Frank Mitchell

Hard bugs and unknown assumptions

Assumptions color everything we do, and I’m pretty sure you can’t function without them. Given how complex the world is, at some point you just have to go, “Yeah, I assume it’s going to work” and move on. But the worst assumptions, the ones that cause you to tear your hair out or cry yourself to sleep in frustration, are the ones you don’t even know you’re making.

Hard bugs

When it comes to programming, the hardest bugs to fix are the ones where a base assumption gets violated. You assume something to be true, only to find out it’s false. Here’s an example with a bit of Ruby I was working on the other day.

results = []
mgram = []
characters.each do |letter|
  mgram << letter
  mgram = mgram[1, size] if mgram.size > size
  results << mgram if mgram.size == size
end

Every time the loop terminated, the results array would be filled with strings of letters (m-grams) that were longer than the size variable. That wasn’t at all what I intended, and it drove me bonkers. I stepped through the code checking my assumptions.

Which of those assumptions is wrong?

As it turns out, none of them. The place I’d gone wrong was in assuming that appending to an array created a copy. But it didn’t; it created a reference. So when the loop came around again and added another letter to mgram it also put one onto the end of the m-gram I’d just put in results. I fixed it by changing results << mgram to results << mgram.clone.

This kind of thing happens all the time. I’m pretty sure it’s the reason so many programmers distrust documentation and suffer from NIH. There are so many layers between our ideas and what’s really going on, that we have to assume things are working correctly if we want to get anything done.

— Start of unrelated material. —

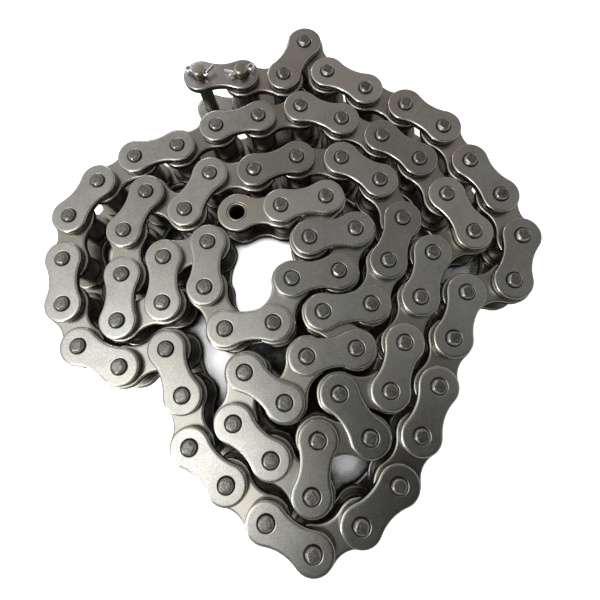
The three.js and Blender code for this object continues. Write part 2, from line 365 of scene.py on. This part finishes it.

And when our assumptions go wrong, we’re left with really hard bugs.

Growing persistent assumptions

It’s easy to ditch assumptions you can shine a critical light on. Assumptions you can reason about and test are easy to verify. “Hmm… I turned on the dishwasher and all the lights went out. I’ll assume the fuse is blown.” Easy to think about. Easy to check. Easy to solve.

The assumptions that are hard to let go of are the ones you don’t even know you’re holding. Such base assumptions are typically formed by your first exposure to a new idea.

Here’s an example.

When I first learned to program, it was with the use of XSLT to transform XML files into web pages. Though I didn’t know I was programming, that first act permanently colored my view. Even after getting a Computer Science degree and spending years in industry, I still view programming as the art of writing down information and the functions that transform it into a usable form.

This idea of programming is totally different (and often alien) to someone who grew up programing with punch cards. For them, programing is the art of optimizing for size and speed. Those were the things that were most important when they were exposed to the idea. Those are the things that are most important now.

These base assumptions form without conscious thought because our brains are wonderful pattern recognition engines. They take in new information and form a pattern about it. Any similar information we encounter in the future is automatically filtered through that pattern, which just reinforces it.

While subsequent exposures might modify the pattern, it’s the first exposure that imprints strongest. That exposure doesn’t have to be for any significant duration. An offhand comment by a friend works as well as a college lecture. The only thing that matters is that the information is new.

Continuous learning is an antidote

As soon as you identify a base assumption, you have the opportunity to change it. But how do you recognize it’s there in the first place?

The process that works for me is to keep learning as much as I can about as many different things as possible. I can only keep a finite amount of information in my head. The more I learn, the more assumptions I have to challenge and let go of in order to make room for new ideas.

Then I flop down on the floor, stare at the ceiling, and turn those ideas over in my head. I go through the usual round of questions. “Is this true?”, “Do I believe it?”, and “How does it fit with what I already know?” are all good starting points.

Usually somewhere in that process something will click, and I’ll recognize that I’m holding onto an assumption. When that happens, I can call it out, look it over, and decide wether to keep it or not.